**Information shown**
* * *
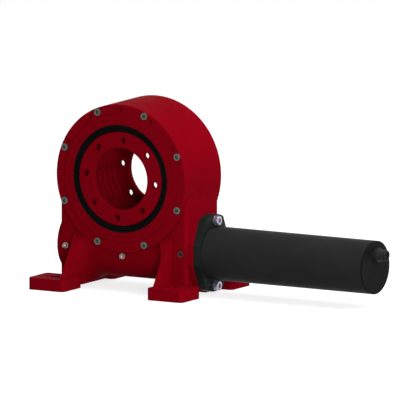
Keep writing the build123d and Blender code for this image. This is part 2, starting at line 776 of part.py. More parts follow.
with BuildPart() as cap_o_ring:
    with BuildSketch(worm_section):
        with Locations((cap_groove_x + o_ring_r, roller_bearing_r - o_ring_r)):
            Circle(o_ring_r)
    revolve(axis=worm_axis)
pieces["cap_o_ring"] = cap_o_ring
with BuildPart() as cap_screws:
    for y, z in cap_screw_points:
        revolve(countersunk(y, z, cap_plate + cap_screw_depth),
                axis=Axis((cap_top_x, y, z - centre_distance), (1, 0, 0)))
        key_plane = Plane(origin=(cap_top_x, y, z - centre_distance), x_dir=(0, -1, 0), z_dir=(-1, 0, 0))
        with BuildSketch(key_plane):
            RegularPolygon(cap_screw_key_r, 6)
        extrude(amount=-cap_screw_key_depth, mode=Mode.SUBTRACT)
pieces["cap_screws"] = cap_screws

# Right end: oil seal between the bearing and the motor's flange
pieces["seal_spacer"] = turned_on_worm(
    (bearing_far_x, roller_bearing_r - spacer_wall), (bearing_far_x, roller_bearing_r),
    (seal_start_x, roller_bearing_r), (seal_start_x, roller_bearing_r - spacer_wall))
pieces["worm_oil_seal"] = turned_on_worm(
    (seal_start_x, shaft_r + oil_seal_case), (seal_start_x, roller_bearing_r), (seal_end_x, roller_bearing_r),
    (seal_end_x, shaft_r + running_gap), (seal_end_x - oil_seal_lip, shaft_r + running_gap),
    (seal_end_x - oil_seal_lip, shaft_r + oil_seal_case))


# Grease nipples and the oil plug on the front
def nipple(x, z, surface_y):
    """A short grease nipple: threaded stub, hexagon, neck and ball head."""
    with BuildPart() as fitting:
        with BuildSketch(facing_front(surface_y)):
            with Locations((x, z)):
                RegularPolygon(nipple_hex_r, 6)
        extrude(amount=nipple_hex)
        with BuildSketch(facing_front(surface_y)):
            with Locations((x, z)):
                Circle(nipple_stub_r)
        extrude(amount=-nipple_stub)
        with BuildSketch(Plane(origin=(x, 0, z), x_dir=(1, 0, 0), z_dir=(0, 0, 1))):
            with BuildLine():
                neck_y = surface_y - nipple_neck_y
                tip_y = surface_y - nipple_height
                Polyline((0, neck_y), (nipple_base_r, neck_y), (nipple_waist_r, surface_y - nipple_waist_y),
                         (nipple_head_r, tip_y + nipple_head), (nipple_head_r, tip_y + nipple_head_bevel),
                         (nipple_tip_r, tip_y), (0, tip_y), close=True)
            make_face()
        revolve(axis=Axis((x, 0, z), (0, 1, 0)))
    return fitting


centre_nipple_z = -centre_distance - nipple_drop
chamber_front_y = -sqrt(worm_house_r ** 2 - nipple_drop ** 2)
pieces["left_grease_nipple"] = nipple(left_nipple_x, -centre_distance, -half_body)
pieces["centre_grease_nipple"] = nipple(0, centre_nipple_z, chamber_front_y)
plug_z = plug_rise - centre_distance
with BuildPart() as oil_plug:
    with BuildSketch(facing_front(-half_body + plug_sink)):
        with Locations((plug_x, plug_z)):
            Circle(plug_r)
    extrude(amount=-plug_length)
    with BuildSketch(facing_front(-half_body + plug_sink)):
        with Locations((plug_x, plug_z)):
            RegularPolygon(plug_key_r, 6)
    extrude(amount=-plug_key_depth, mode=Mode.SUBTRACT)
pieces["oil_plug"] = oil_plug

with BuildPart() as housing_drilled:
    add(housing)
    for x, z, start_y in (
        (left_nipple_x, -centre_distance, -half_body),
        (0, centre_nipple_z, -worm_house_r),
    ):
        with BuildSketch(facing_front(start_y)):
            with Locations((x, z)):
                Circle(nipple_stub_r)
        extrude(amount=-nipple_stub - nipple_drill_tip, mode=Mode.SUBTRACT)
    with BuildSketch(facing_front(chamber_front_y)):
        with Locations((0, centre_nipple_z)):
            Circle(spot_face_r)
    extrude(amount=half_body, mode=Mode.SUBTRACT)
    with BuildSketch(facing_front(-half_body)):
        with Locations((plug_x, plug_z)):
            Circle(plug_r)
    extrude(amount=-plug_sink - plug_length, mode=Mode.SUBTRACT)
    with BuildSketch(facing_front(-half_body)):
        with Locations((plug_x, plug_z)):
            Circle(plug_r + plug_recess)
    extrude(amount=-plug_sink, mode=Mode.SUBTRACT)
    with BuildSketch(facing_front(-joint_y)):
        with Locations(*cover_screw_points):
            Circle(cover_screw_r)
    extrude(amount=cover_depth - head_sink - cover_screw_length - tap_spare, mode=Mode.SUBTRACT)
    with BuildSketch(across_worm(boss_left_x)):
        with Locations(*cap_screw_points):
            Circle(cap_screw_r)
    extrude(amount=cap_screw_depth + tap_spare, mode=Mode.SUBTRACT)
    with BuildSketch(across_worm(flange_x)):
        with Locations((0, flange_screw_reach), (0, -flange_screw_reach)):
            Circle(flange_screw_r)
    extrude(amount=-flange_screw_depth - tap_spare, mode=Mode.SUBTRACT)
pieces["housing"] = housing_drilled

# Motor flange, its O-ring and screws
flange_groove_x = flange_x - o_ring_inset
with BuildPart() as motor_flange:
    extrude(flange_outline(across_worm(flange_x), 0), amount=flange_thick)
    with BuildSketch(across_worm(flange_x)):
        Circle(roller_bearing_r)
    extrude(amount=flange_spigot_gap - flange_spigot)
    with BuildSketch(across_worm(flange_x - flange_spigot)):
        Circle(flange_bore_r)
    extrude(amount=flange_thick + flange_spigot, mode=Mode.SUBTRACT)
    with BuildSketch(across_worm(flange_x)):
        with Locations((0, flange_screw_reach), (0, -flange_screw_reach)):
            Circle(flange_screw_r + screw_gap)
        with PolarLocations(gearbox_screw_r, gearbox_screw_count, start_angle=45):
            Circle(gearbox_screw_shank_r + screw_gap)
    extrude(amount=flange_thick, mode=Mode.SUBTRACT)
    with BuildSketch(across_worm(flange_x - flange_spigot)):
        with PolarLocations(gearbox_screw_r, gearbox_screw_count, start_angle=45):
            Circle(gearbox_screw_head_r + head_gap)
    extrude(amount=flange_spigot + gearbox_screw_sink, mode=Mode.SUBTRACT)
    with BuildSketch(worm_section):
        with Locations((flange_groove_x, roller_bearing_r - o_ring_r)):
            Rectangle(2 * o_ring_r, 2 * o_ring_r)
    revolve(axis=worm_axis, mode=Mode.SUBTRACT)
pieces["motor_flange"] = motor_flange
with BuildPart() as flange_o_ring:
    with BuildSketch(worm_section):
        with Locations((flange_groove_x, roller_bearing_r - o_ring_r)):
            Circle(o_ring_r)
    revolve(axis=worm_axis)
pieces["flange_o_ring"] = flange_o_ring
flange_seats = [
    Plane(origin=(motor_x, 0, side * flange_screw_reach - centre_distance), x_dir=(0, 1, 0), z_dir=(1, 0, 0))
    for side in (-1, 1)]
pieces["flange_screws"] = socket_screws(
    flange_seats, flange_screw_head_r, flange_screw_head, flange_screw_r, flange_thick + flange_screw_depth,
    flange_screw_key)

# Gear motor: tube, end plate, planetary cartridge, motor can and shaft
plate_x = motor_end_x - end_plate
pieces["motor_tube"] = turned_on_worm(
    (motor_x, motor_bore_r), (motor_x, motor_r), (plate_x, motor_r), (plate_x, motor_bore_r))
shaft_inner_x = motor_x + motor_shaft_reach
shaft_hole_r = motor_shaft_r + running_gap
shaft_hole_x = shaft_inner_x + gearbox_bore_spare
with BuildPart() as gearbox_cartridge:
    revolve(section(
        worm_section,
        (motor_x, shaft_hole_r), (motor_x, motor_bore_r), (gearbox_end_x, motor_bore_r),
        (gearbox_end_x, 0), (shaft_hole_x, 0), (shaft_hole_x, shaft_hole_r)), axis=worm_axis)
    with BuildSketch(across_worm(motor_x)):
        with PolarLocations(gearbox_screw_r, gearbox_screw_count, start_angle=45):
            Circle(gearbox_screw_shank_r)
    extrude(amount=gearbox_screw_depth + tap_spare, mode=Mode.SUBTRACT)
pieces["gearbox_cartridge"] = gearbox_cartridge
gearbox_seat_x = flange_x + gearbox_screw_sink
gearbox_seats = [
    Plane(origin=(gearbox_seat_x, y, z - centre_distance), x_dir=(0, -1, 0), z_dir=(-1, 0, 0))
    for y, z in polar_points(gearbox_screw_r, gearbox_screw_count, 45)]
pieces["gearbox_screws"] = socket_screws(
    gearbox_seats, gearbox_screw_head_r, gearbox_screw_head, gearbox_screw_shank_r,
    motor_x - gearbox_seat_x + gearbox_screw_depth, gearbox_screw_key)
can_r = motor_bore_r - can_gap
can_end_x = gearbox_end_x + can_length
pieces["motor_can"] = turned_on_worm(
    (gearbox_end_x, 0), (gearbox_end_x, can_r), (can_end_x, can_r), (can_end_x, can_boss_r),
    (can_end_x + can_boss, can_boss_r), (can_end_x + can_boss, 0))
key_x = grip_x + key_end_gap
with BuildPart() as motor_shaft:
    with BuildSketch(across_worm(grip_x)):
        Circle(motor_shaft_r)
    extrude(amount=shaft_inner_x - grip_x)
    with BuildSketch(across_worm(key_x)):
        with Locations((0, motor_shaft_r)):
            Rectangle(key_width, key_height)
    extrude(amount=key_length, mode=Mode.SUBTRACT)
pieces["motor_shaft"] = motor_shaft
with BuildPart() as shaft_key:
    with BuildSketch(across_worm(key_x)):
        with Locations((0, motor_shaft_r)):
            Rectangle(key_width, key_height - key_top_gap)
    extrude(amount=key_length)
pieces["shaft_key"] = shaft_key

# End plate and the cable connector on it
connector_z = connector_rise - centre_distance
connector_plane = Plane(origin=(motor_end_x, 0, connector_z), x_dir=(0, 1, 0), z_dir=(1, 0, 0))
connector_axis = Axis((motor_end_x, 0, connector_z), (1, 0, 0))
connector_section = Plane(origin=(motor_end_x, 0, connector_z), x_dir=(1, 0, 0), z_dir=(0, -1, 0))
spigot_x = plate_x - end_plate_spigot
with BuildPart() as motor_end_plate:
    revolve(section(
        worm_section, (spigot_x, 0), (spigot_x, motor_bore_r), (plate_x, motor_bore_r), (plate_x, motor_r),
        (motor_end_x, motor_r), (motor_end_x, 0)), axis=worm_axis)
    with BuildSketch(connector_plane):
        Circle(connector_hole_r)
    extrude(amount=-end_plate - end_plate_spigot, mode=Mode.SUBTRACT)
pieces["motor_end_plate"] = motor_end_plate
with BuildPart() as connector_body:
    revolve(section(
        connector_section, (-connector_tail, 0), (-connector_tail, connector_hole_r),
        (connector_length, connector_hole_r), (connector_length, sleeve_bore_r),
        (nut_width, sleeve_bore_r), (nut_width, 0)), axis=connector_axis)
pieces["connector_body"] = connector_body
with BuildPart() as connector_nut:
    revolve(section(
        connector_section, (0, connector_hole_r), (0, nut_r), (nut_width, nut_r), (nut_width, sleeve_r),
        (connector_length - sleeve_step, sleeve_r), (connector_length - sleeve_step, connector_hole_r)),
        axis=connector_axis)
pieces["connector_nut"] = connector_nut
with BuildPart() as connector_pins:
    with BuildSketch(connector_plane.offset(nut_width)):
        with PolarLocations(pin_circle_r, pin_count, start_angle=45):
            Circle(pin_r)
    extrude(amount=pin_length)
pieces["connector_pins"] = connector_pins

for name, piece in pieces.items():
    piece.part.label = name
    export_step(piece.part, f"parts/{name}.step")
    print(name, len(piece.part.solids()), round(piece.part.volume), piece.part.is_valid)
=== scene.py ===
import bpy
import math
from mathutils import Matrix, Vector


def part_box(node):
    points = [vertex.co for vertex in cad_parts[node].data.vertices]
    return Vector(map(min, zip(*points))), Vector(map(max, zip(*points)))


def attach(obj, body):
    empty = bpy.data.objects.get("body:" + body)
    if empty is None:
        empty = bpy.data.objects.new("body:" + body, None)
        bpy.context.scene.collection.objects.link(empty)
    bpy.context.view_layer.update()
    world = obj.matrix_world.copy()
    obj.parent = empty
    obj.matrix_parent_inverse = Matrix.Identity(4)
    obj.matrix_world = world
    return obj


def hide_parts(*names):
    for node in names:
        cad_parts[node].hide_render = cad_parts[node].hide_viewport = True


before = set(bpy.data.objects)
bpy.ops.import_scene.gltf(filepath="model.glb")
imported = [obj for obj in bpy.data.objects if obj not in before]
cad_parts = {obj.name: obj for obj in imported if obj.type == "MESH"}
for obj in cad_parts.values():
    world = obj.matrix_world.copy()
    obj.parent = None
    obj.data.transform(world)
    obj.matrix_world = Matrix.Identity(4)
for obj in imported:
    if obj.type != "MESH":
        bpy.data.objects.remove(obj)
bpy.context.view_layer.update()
print("frame loaded")

mm = 0.001
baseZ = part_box("housing")[0][2]


def newMaterial(name):
    material = bpy.data.materials.new(name)
    material.use_nodes = True
    nodes = material.node_tree.nodes
    return material, nodes, material.node_tree.links, nodes["Principled BSDF"]


def noiseOn(nodes, links, source, look, kind):
    # the look's drift, gloss, grain or speck noise
    noise = nodes.new("ShaderNodeTexNoise")
    for socket in ("Scale", "Detail", "Roughness"):
        noise.inputs[socket].default_value = look[kind + socket]
    links.new(source, noise.inputs["Vector"])
    return noise.outputs["Fac"]


def mapped(nodes, links, value, fromLow, fromHigh, toLow, toHigh):
    span = nodes.new("ShaderNodeMapRange")
    ends = {"From Min": fromLow, "From Max": fromHigh, "To Min": toLow, "To Max": toHigh}
    for socket, number in ends.items():
        span.inputs[socket].default_value = number
    links.new(value, span.inputs["Value"])
    return span.outputs["Result"]


def mixedColour(nodes, links, factor, first, second):
    mix = nodes.new("ShaderNodeMix")
    mix.data_type = "RGBA"
    links.new(factor, mix.inputs["Factor"])
    for socket, colour in ((mix.inputs["A"], first), (mix.inputs["B"], second)):
        if isinstance(colour, tuple):
            socket.default_value = (*colour, 1)
        else:
            links.new(colour, socket)
    return mix.outputs["Result"]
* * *
**Work required**
Output exactly the lines running from the line containing "for name, piece" through the line containing "obj.parent = empty", and only those lines.

**Exercise result**
for name, piece in pieces.items():
    piece.part.label = name
    export_step(piece.part, f"parts/{name}.step")
    print(name, len(piece.part.solids()), round(piece.part.volume), piece.part.is_valid)
=== scene.py ===
import bpy
import math
from mathutils import Matrix, Vector


def part_box(node):
    points = [vertex.co for vertex in cad_parts[node].data.vertices]
    return Vector(map(min, zip(*points))), Vector(map(max, zip(*points)))


def attach(obj, body):
    empty = bpy.data.objects.get("body:" + body)
    if empty is None:
        empty = bpy.data.objects.new("body:" + body, None)
        bpy.context.scene.collection.objects.link(empty)
    bpy.context.view_layer.update()
    world = obj.matrix_world.copy()
    obj.parent = empty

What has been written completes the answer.